Records follow. Select each line holding "JSON".
+-------+
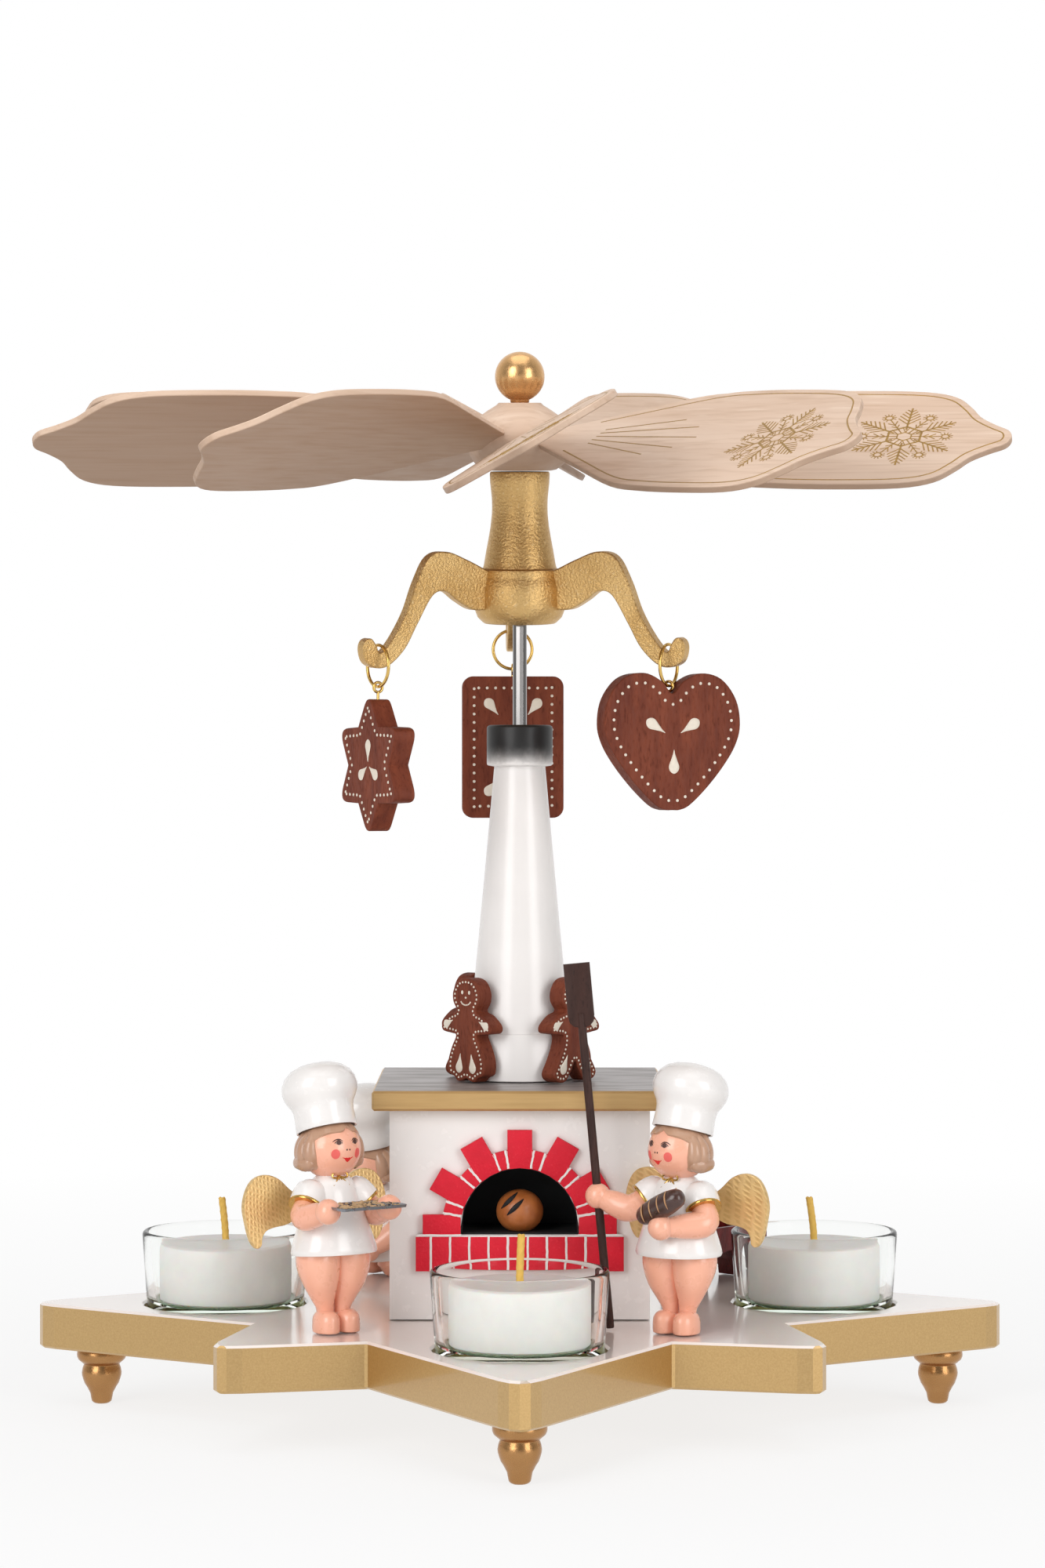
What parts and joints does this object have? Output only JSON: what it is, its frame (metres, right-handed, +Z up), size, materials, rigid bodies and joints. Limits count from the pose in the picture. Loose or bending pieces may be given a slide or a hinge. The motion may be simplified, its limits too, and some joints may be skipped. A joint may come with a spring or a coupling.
{
  "type": "candle carousel",
  "caption": "Table candle carousel: star base with tealight glasses, oven, chimney and figures under a winged spinner with hanging biscuits.",
  "frame": {"origin": "on the floor, under the spindle's axis", "axes": "+Z up along the spindle, -Y towards the oven's front"},
  "size_m": [0.2594, 0.2653, 0.2836],
  "materials": {
    "baked_bread": "painted bread bun",
    "bare_maple": "plain pale wood",
    "brass": "polished wire",
    "brick_red": "matt red paint with white joints",
    "brown_stain": "brown stained wood with white dots",
    "dark_red_wood": "dark red stained wood",
    "dark_wood": "dark brown stained wood",
    "glass": "clear pressed glass",
    "gold_paint": "gold paint on turned or sawn wood",
    "ivory_lacquer": "pale gloss lacquer",
    "skin_paint": "painted figure",
    "steel": "polished rod",
    "wax": "white candle wax",
    "white_lacquer": "white satin lacquer"
  },
  "bodies": {
    "stand": {"base_board": "ivory_lacquer", "foot_front": "gold_paint", "foot_right": "gold_paint", "foot_back": "gold_paint", "foot_left": "gold_paint", "oven_body": "white_lacquer", "oven_top_board": "gold_paint", "brick_arch": "brick_red", "bread_bun": "baked_bread", "chimney": "white_lacquer", "spindle": "steel", "gingerbread_front_left": "brown_stain", "gingerbread_front_right": "brown_stain", "gingerbread_back_right": "brown_stain", "gingerbread_back_left": "brown_stain", "bread_peel": "dark_wood", "baker_tray": "skin_paint", "baker_tray_hat": "white_lacquer", "baker_tray_wings": "gold_paint", "baker_peel": "skin_paint", "baker_peel_hat": "white_lacquer", "baker_peel_wings": "gold_paint", "baker_back": "skin_paint", "baker_back_hat": "white_lacquer", "baker_back_wings": "gold_paint", "kneading_trough": "dark_red_wood"},
    "spinner": {"spindle_bearing": "brass", "spinner_vase": "gold_paint", "arm_back": "gold_paint", "arm_left": "gold_paint", "arm_right": "gold_paint", "wing_hub": "bare_maple", "wing_1": "bare_maple", "wing_2": "bare_maple", "wing_3": "bare_maple", "wing_4": "bare_maple", "wing_5": "bare_maple", "wing_6": "bare_maple", "wing_7": "bare_maple", "wing_8": "bare_maple", "wing_9": "bare_maple", "wing_10": "bare_maple", "top_ball": "gold_paint"},
    "holder_front": {"glass_front": "glass"},
    "tealight_front": {"candle_front": "wax"},
    "holder_right": {"glass_right": "glass"},
    "tealight_right": {"candle_right": "wax"},
    "holder_back": {"glass_back": "glass"},
    "tealight_back": {"candle_back": "wax"},
    "holder_left": {"glass_left": "glass"},
    "tealight_left": {"candle_left": "wax"},
    "hanging_ring_plaque": {"ring_plaque": "brass"},
    "pendant_plaque": {"screw_eye_plaque": "brass", "biscuit_plaque": "brown_stain"},
    "hanging_ring_star": {"ring_star": "brass"},
    "pendant_star": {"screw_eye_star": "brass", "biscuit_star": "brown_stain"},
    "hanging_ring_heart": {"ring_heart": "brass"},
    "pendant_heart": {"screw_eye_heart": "brass", "biscuit_heart": "brown_stain"}
  },
  "joints": [
    {"name": "spinner_turn", "type": "hinge", "parent": "stand", "child": "spinner", "pos_m": [0, 0, 0.2431], "axis": [0, -0.0958, 0.9954], "continuous": true},
    {"name": "ring_plaque_swing", "type": "hinge", "parent": "spinner", "child": "hanging_ring_plaque", "pos_m": [-0.00202, 0.04785, 0.21059], "axis": [-0.999, -0.0454, 0], "range_deg": [-23, 23]},
    {"name": "biscuit_plaque_sway", "type": "hinge", "parent": "hanging_ring_plaque", "child": "pendant_plaque", "pos_m": [-0.00202, 0.04785, 0.20509], "axis": [-0.0454, 0.999, 0], "range_deg": [-20, 20]},
    {"name": "ring_star_swing", "type": "hinge", "parent": "spinner", "child": "hanging_ring_star", "pos_m": [-0.03754, -0.02036, 0.20402], "axis": [0.5388, -0.8425, 0], "range_deg": [-23, 23]},
    {"name": "biscuit_star_sway", "type": "hinge", "parent": "hanging_ring_star", "child": "pendant_star", "pos_m": [-0.03754, -0.02036, 0.19852], "axis": [-0.8425, -0.5388, 0], "range_deg": [-20, 20]},
    {"name": "ring_heart_swing", "type": "hinge", "parent": "spinner", "child": "hanging_ring_heart", "pos_m": [0.03956, -0.01687, 0.20436], "axis": [0.4602, 0.8878, 0], "range_deg": [-23, 23]},
    {"name": "biscuit_heart_sway", "type": "hinge", "parent": "hanging_ring_heart", "child": "pendant_heart", "pos_m": [0.03956, -0.01687, 0.19886], "axis": [0.8878, -0.4602, 0], "range_deg": [-20, 20]},
    {"name": "glass_front_lift", "type": "slide", "parent": "stand", "child": "holder_front", "axis": [0, 0, 1], "range_m": [0, 0.03]},
    {"name": "candle_front_lift", "type": "slide", "parent": "holder_front", "child": "tealight_front", "axis": [0, 0, 1], "range_m": [0, 0.025]},
    {"name": "glass_right_lift", "type": "slide", "parent": "stand", "child": "holder_right", "axis": [0, 0, 1], "range_m": [0, 0.03]},
    {"name": "candle_right_lift", "type": "slide", "parent": "holder_right", "child": "tealight_right", "axis": [0, 0, 1], "range_m": [0, 0.025]},
    {"name": "glass_back_lift", "type": "slide", "parent": "stand", "child": "holder_back", "axis": [0, 0, 1], "range_m": [0, 0.03]},
    {"name": "candle_back_lift", "type": "slide", "parent": "holder_back", "child": "tealight_back", "axis": [0, 0, 1], "range_m": [0, 0.025]},
    {"name": "glass_left_lift", "type": "slide", "parent": "stand", "child": "holder_left", "axis": [0, 0, 1], "range_m": [0, 0.03]},
    {"name": "candle_left_lift", "type": "slide", "parent": "holder_left", "child": "tealight_left", "axis": [0, 0, 1], "range_m": [0, 0.025]}
  ]
}
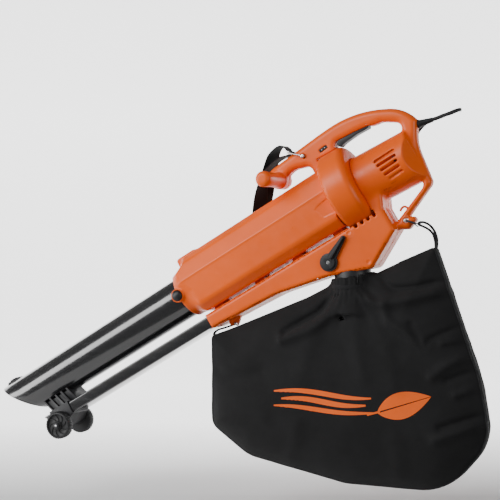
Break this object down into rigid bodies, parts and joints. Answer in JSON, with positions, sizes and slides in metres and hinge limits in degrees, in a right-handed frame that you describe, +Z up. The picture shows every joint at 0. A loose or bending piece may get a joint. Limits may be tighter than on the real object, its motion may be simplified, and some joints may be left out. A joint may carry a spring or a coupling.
{
  "type": "leaf blower",
  "caption": "Electric garden blower and vacuum with suction tube, flat blow tube on wheels, looped rear handle, side grip and hanging collection bag.",
  "frame": {"origin": "centre of the rear grip, which the hand holds", "axes": "+Z up as the machine is held, -X towards the nozzle, Y = 0 the machine's middle plane, its left side at -Y"},
  "size_m": [1.206, 0.2137, 0.8184],
  "materials": {
    "orange_plastic": "semi-gloss moulded orange plastic, fine grain",
    "black_gloss": "glossy black moulded tube",
    "black_plastic": "satin black moulded plastic",
    "black_fabric": "matt black woven polyester",
    "webbing": "black ribbed polyester webbing",
    "elastic": "black elastic band",
    "steel": "zinc-plated steel",
    "lamination": "stacked electrical steel",
    "copper": "enamelled copper",
    "carbon": "carbon brush",
    "foam": "closed-cell foam",
    "rubber": "black cord rubber",
    "wire": "insulated hook-up wire"
  },
  "bodies": {
    "body": {"lower_suction_tube": "black_gloss", "upper_suction_tube": "orange_plastic", "blow_tube": "black_gloss", "wheel_bracket": "black_plastic", "wheel_axle": "steel", "axle_caps": "steel", "fan_housing": "orange_plastic", "housing_left": "orange_plastic", "housing_right": "orange_plastic", "housing_screws": "steel", "front_grip": "orange_plastic", "grip_screw": "steel", "trigger_pin": "steel", "power_switch": "black_plastic", "dial_window": "black_plastic", "outlet_collar": "black_plastic", "collection_bag": "black_fabric", "bag_neck_band": "elastic", "front_bag_strap": "webbing", "rear_bag_strap": "webbing", "bag_clips": "black_plastic", "stator_core": "lamination", "field_windings": "copper", "front_bearing": "steel", "rear_bearing": "steel", "brush_holders": "copper", "carbon_brushes": "carbon", "motor_plate": "black_plastic", "rear_motor_mount": "black_plastic", "tube_seal": "foam", "wiring": "wire", "cord_hook": "orange_plastic", "strap_hook": "steel", "shoulder_strap": "webbing", "strap_slider": "black_plastic", "strain_relief": "rubber", "cord_clamp": "black_plastic", "mains_cord": "rubber", "mains_plug": "rubber"},
    "rotor": {"rotor_shaft": "steel", "armature": "lamination", "commutator": "copper", "impeller": "black_plastic", "impeller_nut": "steel"},
    "trigger": {"trigger": "black_plastic"},
    "speed_dial": {"speed_dial": "black_plastic"},
    "selector": {"selector_lever": "black_plastic", "lever_screw": "steel", "diverter_shaft": "black_plastic", "diverter_flap": "black_plastic"},
    "wheel_left": {"wheel_left": "black_plastic"},
    "wheel_right": {"wheel_right": "black_plastic"},
    "lock_button_left": {"lock_button_left": "black_plastic"},
    "lock_button_right": {"lock_button_right": "black_plastic"}
  },
  "joints": [
    {"name": "rotor_spin", "type": "hinge", "parent": "body", "child": "rotor", "pos_m": [-0.058, 0, -0.152], "axis": [0.891, 0, 0.454], "continuous": true},
    {"name": "trigger_squeeze", "type": "hinge", "parent": "body", "child": "trigger", "pos_m": [-0.016, 0, -0.013], "axis": [0, 1, 0], "range_deg": [0, 6], "stiffness_Nm_per_rad": 2, "springref_deg": -5.73},
    {"name": "speed_dial_turn", "type": "hinge", "parent": "body", "child": "speed_dial", "pos_m": [-0.113, -0.0065, -0.065], "axis": [-0.5592, 0, 0.829], "range_deg": [-135, 135]},
    {"name": "selector_turn", "type": "hinge", "parent": "body", "child": "selector", "pos_m": [-0.09, 0, -0.314], "axis": [0, 1, 0], "range_deg": [0, 70]},
    {"name": "wheel_left_spin", "type": "hinge", "parent": "body", "child": "wheel_left", "pos_m": [-0.77084, -0.049, -0.7113], "axis": [0, 1, 0], "continuous": true},
    {"name": "wheel_right_spin", "type": "hinge", "parent": "body", "child": "wheel_right", "pos_m": [-0.77084, 0.049, -0.7113], "axis": [0, 1, 0], "continuous": true},
    {"name": "lock_left_press", "type": "slide", "parent": "body", "child": "lock_button_left", "axis": [0, 1, 0], "range_m": [0, 0.004], "stiffness_N_per_m": 1500, "springref_m": -0.002},
    {"name": "lock_right_press", "type": "slide", "parent": "body", "child": "lock_button_right", "axis": [0, -1, 0], "range_m": [0, 0.004], "stiffness_N_per_m": 1500, "springref_m": -0.002}
  ]
}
+-------+
== ANSWER TO THIS EXERCISE ==
What parts and joints does this object have? Output only JSON: what it is, its frame (metres, right-handed, +Z up), size, materials, rigid bodies and joints. Limits count from the pose in the picture. Loose or bending pieces may be given a slide or a hinge. The motion may be simplified, its limits too, and some joints may be skipped. A joint may come with a spring or a coupling.
Break this object down into rigid bodies, parts and joints. Answer in JSON, with positions, sizes and slides in metres and hinge limits in degrees, in a right-handed frame that you describe, +Z up. The picture shows every joint at 0. A loose or bending piece may get a joint. Limits may be tighter than on the real object, its motion may be simplified, and some joints may be left out. A joint may carry a spring or a coupling.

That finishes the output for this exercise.